AIM OF THE TASK
Write the data out again, exactly as given.

RECORDED DATA
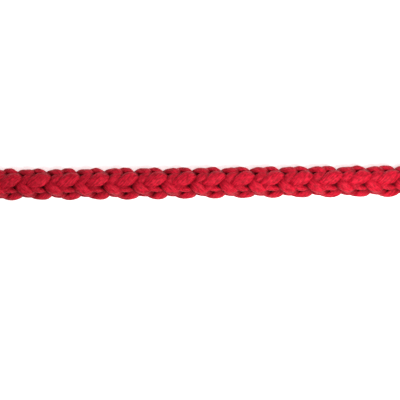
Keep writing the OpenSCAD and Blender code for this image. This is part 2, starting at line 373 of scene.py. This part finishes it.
def creased(rings, s, place, up, sideways):
    """The rings of one end, pressed in at the creases."""
    off = rings - place[:, None]
    round_ = np.degrees(np.arctan2((off * sideways[:, None]).sum(2), (off * up[:, None]).sum(2)))
    pitch = ((s - s_of_x - VIEW_LEFT) / BRAID_PITCH)[:, None]
    keep = np.ones(round_.shape)
    for degrees, at, wide, long, depth in CREASES:
        turn = (round_ - degrees + 180) % 360 - 180
        step = (pitch - at + 0.5) % 1 - 0.5
        keep -= depth * np.exp(-((turn / wide) ** 2 + (step / long) ** 2) / 2)
    return place[:, None] + off * keep[..., None]


def braid_end(name, hand, carrier, twin):
    """One of the braid's ends. hand is 1 or -1, carrier counts round the rope, twin is -1 or 1."""
    s = lengths()
    place, ahead, up, sideways = frames_at(s)
    half_w, half_t, proud, longer, shift, early = END_SIZES[hand, twin]
    turn = 360.0 / LAY
    column = S_COLUMN if hand > 0 else S_COLUMN - 180.0 / CARRIERS - Z_DROP
    phase = S_PHASE if hand > 0 else Z_PHASE
    cross_at = s_of_x + VIEW_LEFT + (phase + shift + carrier + twin * TWIN) * BRAID_PITCH
    seed = 100 + 40 * (hand > 0) + 4 * carrier + (twin > 0)
    angle = column + hand * turn * (s - cross_at) + wander(s, 2.0, 0.031, seed)
    middle = column - hand * twin * early * 45.0 / CARRIERS
    wave = np.cos(np.radians(CARRIERS * (angle - middle))) + longer
    wave = np.tanh(1.6 * wave) / math.tanh(1.6)
    thick = squeeze(s)
    rise = DIP * wave
    out_r = thick * (MEAN_R + proud * MM + rise + wander(s, 0.10 * MM, 0.017, seed + 1))
    for side, (swell, at) in SIDE_SWELL.items():
        facing = np.clip(side * np.sin(np.radians(angle)), 0, 1) ** 4
        step = (s - s_of_x - VIEW_LEFT) / BRAID_PITCH - at
        out_r = out_r * (1 + swell * facing * np.cos(2 * np.pi * step))
    a = np.radians(angle)[:, None]
    out = np.cos(a) * up + np.sin(a) * sideways
    middle_line = place + out_r[:, None] * out
    forward = normed(np.gradient(middle_line, s, axis=0))
    across = normed(np.cross(forward, out))
    top = np.cross(across, forward)
    # An end spreads flat where it lies on top, and is squeezed narrow where it dives.
    w = thick * half_w * MM * (1 + 0.10 * wave + wander(s, 0.03, 0.012, seed + 2))
    t = thick * half_t * MM * (1 - 0.06 * wave + wander(s, 0.03, 0.014, seed + 3))
    psi = 2 * np.pi * np.arange(AROUND) / AROUND - np.pi / 2
    ply = 1 + 0.05 * np.cos(PLIES * psi[None, :] + 2 * np.pi * s[:, None] / PLY_TURN)
    c, d = np.cos(psi)[None, :] * ply, np.sin(psi)[None, :] * ply
    rings = (middle_line[:, None] + (w[:, None] * c)[..., None] * across[:, None]
             + (t[:, None] * d)[..., None] * top[:, None])
    rings = creased(rings, s, place, up, sideways)
    # How far each point lies out from the rope's axis; the rope's material paints shade into the colour where
    # this is small.
    reach = np.linalg.norm(rings - place[:, None], axis=2) / (thick[:, None] * ROPE_D / 2)
    return tube_mesh(name, rings, s / MM, depth=reach)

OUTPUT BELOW
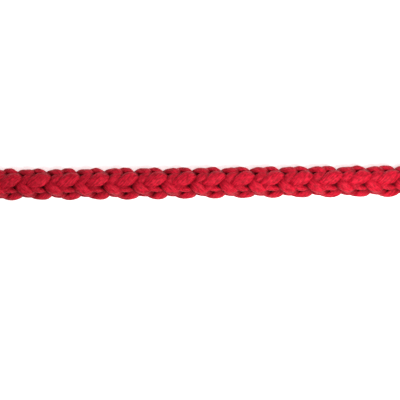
Keep writing the OpenSCAD and Blender code for this image. This is part 2, starting at line 373 of scene.py. This part finishes it.
def creased(rings, s, place, up, sideways):
    """The rings of one end, pressed in at the creases."""
    off = rings - place[:, None]
    round_ = np.degrees(np.arctan2((off * sideways[:, None]).sum(2), (off * up[:, None]).sum(2)))
    pitch = ((s - s_of_x - VIEW_LEFT) / BRAID_PITCH)[:, None]
    keep = np.ones(round_.shape)
    for degrees, at, wide, long, depth in CREASES:
        turn = (round_ - degrees + 180) % 360 - 180
        step = (pitch - at + 0.5) % 1 - 0.5
        keep -= depth * np.exp(-((turn / wide) ** 2 + (step / long) ** 2) / 2)
    return place[:, None] + off * keep[..., None]


def braid_end(name, hand, carrier, twin):
    """One of the braid's ends. hand is 1 or -1, carrier counts round the rope, twin is -1 or 1."""
    s = lengths()
    place, ahead, up, sideways = frames_at(s)
    half_w, half_t, proud, longer, shift, early = END_SIZES[hand, twin]
    turn = 360.0 / LAY
    column = S_COLUMN if hand > 0 else S_COLUMN - 180.0 / CARRIERS - Z_DROP
    phase = S_PHASE if hand > 0 else Z_PHASE
    cross_at = s_of_x + VIEW_LEFT + (phase + shift + carrier + twin * TWIN) * BRAID_PITCH
    seed = 100 + 40 * (hand > 0) + 4 * carrier + (twin > 0)
    angle = column + hand * turn * (s - cross_at) + wander(s, 2.0, 0.031, seed)
    middle = column - hand * twin * early * 45.0 / CARRIERS
    wave = np.cos(np.radians(CARRIERS * (angle - middle))) + longer
    wave = np.tanh(1.6 * wave) / math.tanh(1.6)
    thick = squeeze(s)
    rise = DIP * wave
    out_r = thick * (MEAN_R + proud * MM + rise + wander(s, 0.10 * MM, 0.017, seed + 1))
    for side, (swell, at) in SIDE_SWELL.items():
        facing = np.clip(side * np.sin(np.radians(angle)), 0, 1) ** 4
        step = (s - s_of_x - VIEW_LEFT) / BRAID_PITCH - at
        out_r = out_r * (1 + swell * facing * np.cos(2 * np.pi * step))
    a = np.radians(angle)[:, None]
    out = np.cos(a) * up + np.sin(a) * sideways
    middle_line = place + out_r[:, None] * out
    forward = normed(np.gradient(middle_line, s, axis=0))
    across = normed(np.cross(forward, out))
    top = np.cross(across, forward)
    # An end spreads flat where it lies on top, and is squeezed narrow where it dives.
    w = thick * half_w * MM * (1 + 0.10 * wave + wander(s, 0.03, 0.012, seed + 2))
    t = thick * half_t * MM * (1 - 0.06 * wave + wander(s, 0.03, 0.014, seed + 3))
    psi = 2 * np.pi * np.arange(AROUND) / AROUND - np.pi / 2
    ply = 1 + 0.05 * np.cos(PLIES * psi[None, :] + 2 * np.pi * s[:, None] / PLY_TURN)
    c, d = np.cos(psi)[None, :] * ply, np.sin(psi)[None, :] * ply
    rings = (middle_line[:, None] + (w[:, None] * c)[..., None] * across[:, None]
             + (t[:, None] * d)[..., None] * top[:, None])
    rings = creased(rings, s, place, up, sideways)
    # How far each point lies out from the rope's axis; the rope's material paints shade into the colour where
    # this is small.
    reach = np.linalg.norm(rings - place[:, None], axis=2) / (thick[:, None] * ROPE_D / 2)
    return tube_mesh(name, rings, s / MM, depth=reach)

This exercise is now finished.